The outer door slid shut, and Janus leaned against the inner bulkhead with his eyes closed. Leaning against that wall was about all that was keeping him on his feet. That, and the knowledge that if he sat down, he wasn’t going to be able to get back up. The chamber finished pressurizing, everything working perfectly for once, and the inner door slid open.

Janus didn’t even wait to clear the threshold. He popped the seal at his neck and pulled the helmet off his head, gasping air that wasn’t rich with sweat and other smells, and that’s when he heard the sound. There were people shouting and cheering. As he staggered out of the airlock, the crowd went wild.

Janus didn’t understand it. It seemed like the entire dome was clustered around the airlock. Hundreds of people were being held back by barriers and dome-sec officers. Some enterprising children had climbed onto a nearby rooftop and were waving at him. The sound was deafening. Everyone was smiling and waving and hugging each other, like he hadn’t just stumbled in half dead. About twenty meters in, standing in the middle of the temporary corridor, were Architect Nikandros, Administrator Bennin, Callie Invarian, and Ivan Invarian—former aspirant and current asshole.

Ivan, Janus thought, finding new strength in his anger. He walked toward the reception committee, one foot in front of the other just like he had out in the dust. He ignored the crowd, the strangeness of everything that had happened, and focused on just that one thing, getting to his uncle.

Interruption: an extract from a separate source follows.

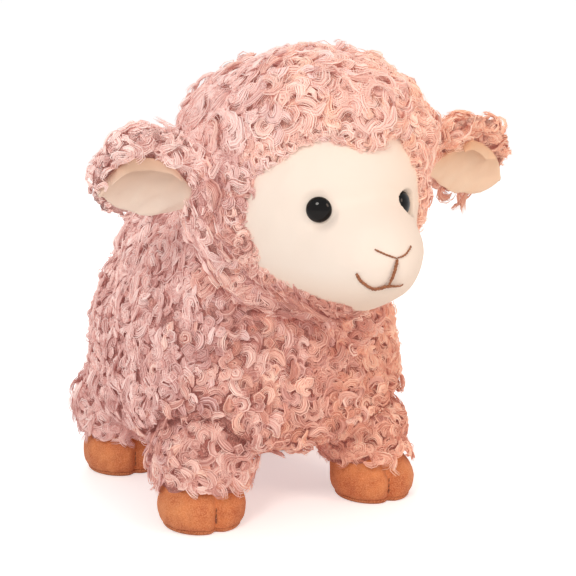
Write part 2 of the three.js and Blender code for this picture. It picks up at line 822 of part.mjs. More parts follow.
const sheep = new THREE.Group();
sheep.add(bodyGroup(), headGroup(), tailGroup());
sheep.add(mesh("neck_stuffing", neckStuffing(), fibre()));
for (const [name, side] of Object.entries(sides)) sheep.add(earGroup(name, side));
for (const [endName, end] of Object.entries(ends)) {
  for (const [sideName, side] of Object.entries(sides)) sheep.add(legGroup(endName, end, sideName, side));
}
const extent = new THREE.Box3().setFromObject(sheep);
sheep.position.y = -(extent.min.y + extent.max.y) / 2;

export default sheep;
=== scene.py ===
import json
import math
from itertools import product

import bpy
import numpy as np
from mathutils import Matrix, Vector
from mathutils.bvhtree import BVHTree


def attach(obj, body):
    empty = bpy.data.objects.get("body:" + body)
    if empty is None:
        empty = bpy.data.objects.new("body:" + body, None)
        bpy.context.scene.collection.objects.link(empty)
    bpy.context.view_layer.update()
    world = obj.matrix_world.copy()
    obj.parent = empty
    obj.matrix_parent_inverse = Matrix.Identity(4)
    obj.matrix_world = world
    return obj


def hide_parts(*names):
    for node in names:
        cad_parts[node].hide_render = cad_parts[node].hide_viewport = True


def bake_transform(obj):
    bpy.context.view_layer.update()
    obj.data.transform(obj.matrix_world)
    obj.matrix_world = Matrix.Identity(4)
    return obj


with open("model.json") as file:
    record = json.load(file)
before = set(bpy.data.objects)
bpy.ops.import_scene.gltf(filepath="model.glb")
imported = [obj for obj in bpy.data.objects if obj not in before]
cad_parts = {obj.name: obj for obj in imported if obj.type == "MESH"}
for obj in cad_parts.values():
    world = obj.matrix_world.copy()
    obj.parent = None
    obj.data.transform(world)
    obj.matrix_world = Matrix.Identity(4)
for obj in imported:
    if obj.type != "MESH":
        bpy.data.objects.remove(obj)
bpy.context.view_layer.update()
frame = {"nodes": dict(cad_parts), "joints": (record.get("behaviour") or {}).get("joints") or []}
JOINTS = {joint["name"]: joint for joint in frame["joints"]}
SIDES = {"left": 1, "right": -1}
ENDS = {"front": -1, "rear": 1}
LEGS = [(end, side) for end in ENDS for side in SIDES]

# Camera: where it looks, and from where, in degrees and metres
CAMERA_TARGET = (0.0188, 0.0052, 0.1288)
CAMERA_AZIMUTH = -27.8
CAMERA_ELEVATION = 11.72
CAMERA_DISTANCE = 1.0
CAMERA_LENS = 100.2
CAMERA_SENSOR = 36

# Head, from the skull's centre
SKULL_SIZE = np.array([0.124, 0.132, 0.132])
MUZZLE_AT = np.array([0, -0.035, -0.0325])
MUZZLE_SIZE = np.array([0.077, 0.115, 0.069])
MUZZLE_BLEND = 0.006
FACE_CENTRE = np.array([-0.006, -0.016])
FACE_EDGE_MM = (
    (-54, -15), (-53.5, 0), (-50.5, 9.5), (-45, 16.5), (-38, 22), (-29.3, 28), (-19.7, 29.4), (-11, 26.5),
    (-3, 23.5), (4, 24.5), (12, 28), (20, 28.5), (27, 24.5), (31, 14), (36, 0), (39.5, -15), (42, -28),
    (39, -43), (30, -53), (15, -60), (0, -61.7), (-13.5, -56), (-31, -49.5), (-42, -40.5), (-49.4, -28),
)
HOOD_WALL = 0.014
HOOD_EDGE_WALL = 0.008
HOOD_SWELL_SHARE = 1.5
BALL_RADIUS = 0.080
BALL_LIMIT_SHARES = (0.35, 0.65)
HOOD_SLIMMING = 0.0095
HOOD_TOP_DROP = 0.003
NEAR_SWELL = 0.0075
NEAR_SWELL_ANGLE = 0.42
# NEAR_CHEEK is the middle of the painted shade in the hollow below the near ear.
NEAR_CHEEK = np.array([-0.067, -0.025, -0.012])
HOOD_UNDER_FACE = 0.009
HOOD_OVER_FACE = 0.0008

# Eyes and embroidery
EYE_ASIDE = {"left": 0.0258, "right": 0.0285}
EYE_DROP = 0.006
EYE_RADIUS = 0.007
EYE_DOME = 0.005
EYE_RIM = 0.001
EYE_SINK = {"left": 0.0042, "right": 0.0013}
EYE_SEAT = {"left": 0.0079, "right": 0.0119}
NOSE_HALF_WIDTH = 0.0112
NOSE_RISE = 0.005
NOSE_DROP = 0.0292
MOUTH_DROP = 0.0445
LIP_ASIDE = -0.0032
SMILE_HALF_WIDTH = 0.0197
SMILE_FAR_WIDTH = 0.0068
SMILE_RISE = 0.0073
SMILE_SAG = 0.0013
NOSE_THREAD = 0.0011
SMILE_THREAD = 0.0018
STITCH_LENGTH = 0.0038
THREAD_LIFT = 0.12
THREAD_TWIST = 0.0016
FACE_DENTS = ((NOSE_DROP + 0.006, 0.0009, 0.006), (MOUTH_DROP, 0.0008, 0.006))  # drop, depth, width
EYE_STEM = [(0.0024, -0.0128), (0.0024, 0)]
EYE_WASHER = [
    (0.0028, -0.0057), (0.0056, -0.0057), (0.006, -0.0053),
    (0.006, -0.0045), (0.0056, -0.0041), (0.0028, -0.0041),
]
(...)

“You did it, Janus!” Callie said.

“Janus,” Ivan said as he approached. “I want you to know—”

Janus got in close—less than half a meter—before bringing his right arm up the way Ivan had just taught him the other day, popping his elbow out at the last moment, and sucker-punching his uncle in the jaw.

Ivan reeled back, surprised, and then he laughed. Nikandros and Bennin smiled at each other, and Ivan spoke to the public announcement system through his comm. “A fighter, ladies and gentlemen!” The crowd cheered and laughed. “You all saw it! We’ve been watching nothing but this for the past twelve hours, and I’m pleased to say that Prime Dome has its aspirant! Janus Invarian, everyone!”

Janus started to fall forward and Ivan caught him, supporting a good bit of his weight.

“Let’s get him to medical,” Bennin said. “You cut it awfully close, Ivan. The Trials start in less than forty-eight hours.”

“He’s ready,” Ivan said. “Void take me, he’s as good as I thought he would be.”